2.1.1. What years are leap years? (Julian calendar)

The Julian calendar has 1 leap year every 4 years:

Every year divisible by 4 is a leap year.

However, the 4-year rule was not followed in the first years after the
introduction of the Julian calendar in 45 BC. Due to a counting error,
every 3rd year was a leap year in the first years of this calendar's
existence. The leap years were:

        45 BC(?), 42 BC, 39 BC, 36 BC, 33 BC, 30 BC,
        27 BC, 24 BC, 21 BC, 18 BC, 15 BC, 12 BC, 9 BC,
        AD 8, AD 12, and every 4th year from then on.

Authorities disagree about whether 45 BC was a leap year or not.
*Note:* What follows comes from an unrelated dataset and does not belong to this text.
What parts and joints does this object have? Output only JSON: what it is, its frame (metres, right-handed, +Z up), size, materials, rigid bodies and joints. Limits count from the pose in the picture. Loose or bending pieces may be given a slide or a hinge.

There were no leap years between 9 BC and AD 8 (or, according to some
authorities, between 12 BC and AD 4). This period without leap years
was decreed by emperor Augustus in order to make up for the surplus of
leap years introduced previously, and it earned him a place in the
calendar as the 8th month was named after him.

It is a curious fact that although the method of reckoning years after
the (official) birthyear of Christ was not introduced until the 6th
century, by some stroke of luck the Julian leap years coincide with
years of our Lord that are divisible by 4.